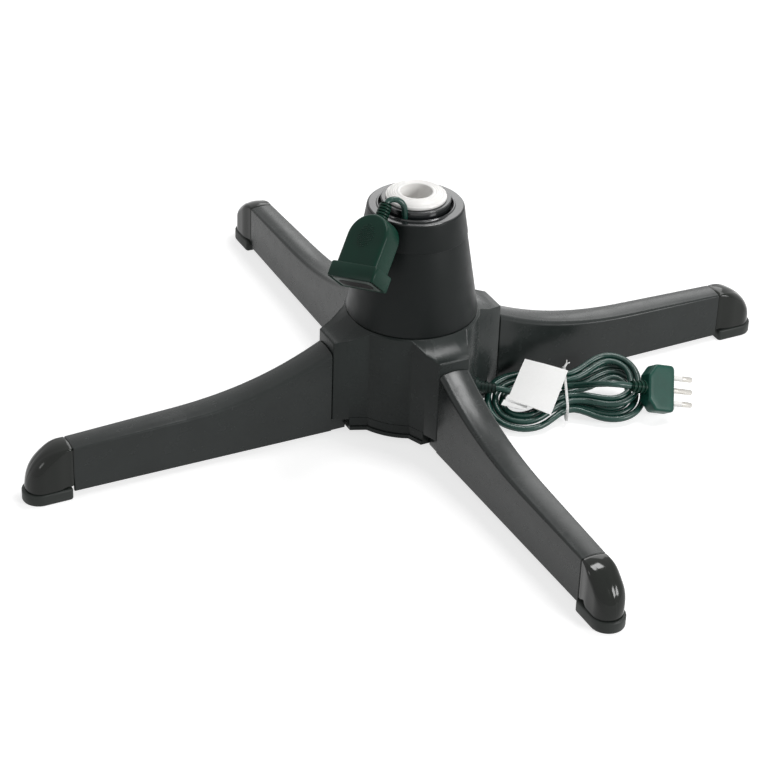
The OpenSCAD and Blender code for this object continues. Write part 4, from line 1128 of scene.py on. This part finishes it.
def tie_piece():
    """Wire tie round the waist of the hank, its two ends twisted together."""
    w, h = TIE_SPAN[0] / 2 + TIE_T / 2, TIE_SPAN[1] / 2 + TIE_T / 2
    loop = rounded_box(w, h, TIE_ROUND + TIE_T / 2, 8)
    parts = []
    for shift in (-WIRE_STEP, 0.0, WIRE_STEP):
        line = []
        for i, (y, z) in enumerate(loop):
            wave = 0.3 * math.sin(4 * math.pi * i / len(loop))
            line.append(in_hank(TIE_AT + Vector((shift + wave, y, z))))
        parts.append(tube(line, WIRE_R if shift else WIRE_R + 0.1, closed=True))
    start = TIE_AT + Vector((0, TIE_SPAN[0] / 2 - TIE_ROUND, TIE_SPAN[1] / 2 + TIE_T + 0.5))
    along = Vector((0.5, 0.866, 0.0))
    across = Vector((-0.866, 0.5, 0.0))
    for side in (0, math.pi):
        line = []
        for k in range(TWIST_ROWS + 1):
            f = k / TWIST_ROWS
            wide = 0.5 + 0.9 * smooth((f - 0.7) / 0.3)
            a = side + 4.2 * math.pi * min(f, 0.75) / 0.75
            off = wide * (math.cos(a) * across + math.sin(a) * Vector((0, 0, 0.8)))
            line.append(in_hank(start + along * TIE_END * f + off))
        parts.append(tube(line, WIRE_R, 8))
    return add("wire_tie", parts, TIE_WHITE, "base", sharp=60)


def sheet(corners, z, lift, steps=14):
    """Thin curved leaf between four corners, with lift(s, t) over its flat place."""
    a, b, c, d = (Vector(p) for p in corners)
    rings = []
    for i in range(steps + 1):
        t = i / steps
        row = []
        for k in range(steps + 1):
            s = k / steps
            p = (1 - t) * ((1 - s) * a + s * b) + t * ((1 - s) * d + s * c)
            row.append((p.x, p.y, z + lift(s, t)))
        under = [(x, y, h - TAG_T) for x, y, h in reversed(row)]
        rings.append([in_hank(p) for p in row + under])
    return skin(rings)


def front_lift(s, t):
    """Slight wave of the front leaf."""
    swell = 0.5 * math.sin(math.pi * s) + 0.35 * math.sin(2.2 * math.pi * t + 1.2 * s)
    return swell - 0.3 * s * t


def back_lift(s, t):
    """Slight arch of the back leaf."""
    return 0.3 * math.sin(math.pi * t) - 0.4 * s


def tag_piece():
    """Card leaf over the left loops, and the end of its back leaf below it."""
    front = [(-32.3, 21.7), (-1, 10.4), (-16.8, -30.5), (-47.6, -16)]
    back = [(-50, -15.5), (-33.5, -21.5), (-34, -25.6), (-52.5, -20.5)]
    leaves = [sheet(front, TAG_Z, front_lift), sheet(back, TAG_Z - 1.1, back_lift, 8)]
    return add("paper_tag", leaves, CARD, "base", sharp=50)


cable_tie = tie_piece()
cord_tag = tag_piece()
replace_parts(cable_tie, "cable_tie")
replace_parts(cord_tag, "cord_tag")

# ---------------------------------------------------------------- declared cords

# ---------------------------------------------------------------- studio

FLOOR_HALF = 6.0
FLOOR_GLOW = 0.72
FLOOR_COLOUR = 0.55
FILL = 0.22
LAMPS = [
    ("top_box", (0.45, 0.05, 1.35), (0.0, -0.1, 0.06), 0.4, 8.0),
    ("back_box", (0.85, 1.20, 0.95), (0.0, 0.0, 0.05), 0.9, 6.0),
    ("left_box", (-1.7, 0.1, 0.9), (0.0, 0.0, 0.1), 0.4, 2.0),
    ("front_box", (1.0, -1.75, 0.85), (0.0, 0.0, 0.08), 0.7, 24.0),
]


def seen(nodes, links):
    """1 for rays straight from the camera, mirrored or passed through, 0 for all others."""
    path = nodes.new("ShaderNodeLightPath")
    result = path.outputs["Is Camera Ray"]
    for name in ("Is Glossy Ray", "Is Transmission Ray"):
        either = nodes.new("ShaderNodeMath")
        either.operation = "MAXIMUM"
        links.new(result, either.inputs[0])
        links.new(path.outputs[name], either.inputs[1])
        result = either.outputs[0]
    return result


def scaled(nodes, links, value, low, high):
    node = nodes.new("ShaderNodeMapRange")
    node.inputs["To Min"].default_value = low
    node.inputs["To Max"].default_value = high
    links.new(value, node.inputs["Value"])
    return node.outputs["Result"]


def studio():
    floor_mesh = bpy.data.meshes.new("floor")
    h = FLOOR_HALF
    floor_mesh.from_pydata([(-h, -h, 0), (h, -h, 0), (h, h, 0), (-h, h, 0)], [], [(0, 1, 2, 3)])
    floor = bpy.data.objects.new("floor", floor_mesh)
    scene.collection.objects.link(floor)
    material = bpy.data.materials.new("floor_white")
    material.use_nodes = True
    nodes, links = material.node_tree.nodes, material.node_tree.links
    surface = nodes["Principled BSDF"]
    surface.inputs["Base Color"].default_value = (FLOOR_COLOUR, FLOOR_COLOUR, FLOOR_COLOUR, 1)
    surface.inputs["Roughness"].default_value = 0.9
    surface.inputs["Specular IOR Level"].default_value = 0.0
    surface.inputs["Emission Color"].default_value = (1, 1, 1, 1)
    glow = scaled(nodes, links, seen(nodes, links), 0.0, FLOOR_GLOW)
    links.new(glow, surface.inputs["Emission Strength"])
    floor_mesh.materials.append(material)

    world = bpy.data.worlds.new("world")
    scene.world = world
    world.use_nodes = True
    nodes, links = world.node_tree.nodes, world.node_tree.links
    background = nodes["Background"]
    background.inputs["Color"].default_value = (1, 1, 1, 1)
    fill = scaled(nodes, links, seen(nodes, links), FILL, 1.0)
    links.new(fill, background.inputs["Strength"])

    for name, at, aim, side, power in LAMPS:
        data = bpy.data.lights.new(name, "AREA")
        data.shape = "SQUARE"
        data.size = side
        data.energy = power
        lamp = bpy.data.objects.new(name, data)
        lamp.location = at
        lamp.rotation_euler = (Vector(aim) - Vector(at)).to_track_quat("-Z", "Y").to_euler()
        scene.collection.objects.link(lamp)
    scene.view_settings.view_transform = "Standard"


studio()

▸ Work instructions: Scan the material and collect every line that contains "scene".

▸ Answer:
The OpenSCAD and Blender code for this object continues. Write part 4, from line 1128 of scene.py on. This part finishes it.
    scene.collection.objects.link(floor)
    scene.world = world
        scene.collection.objects.link(lamp)
    scene.view_settings.view_transform = "Standard"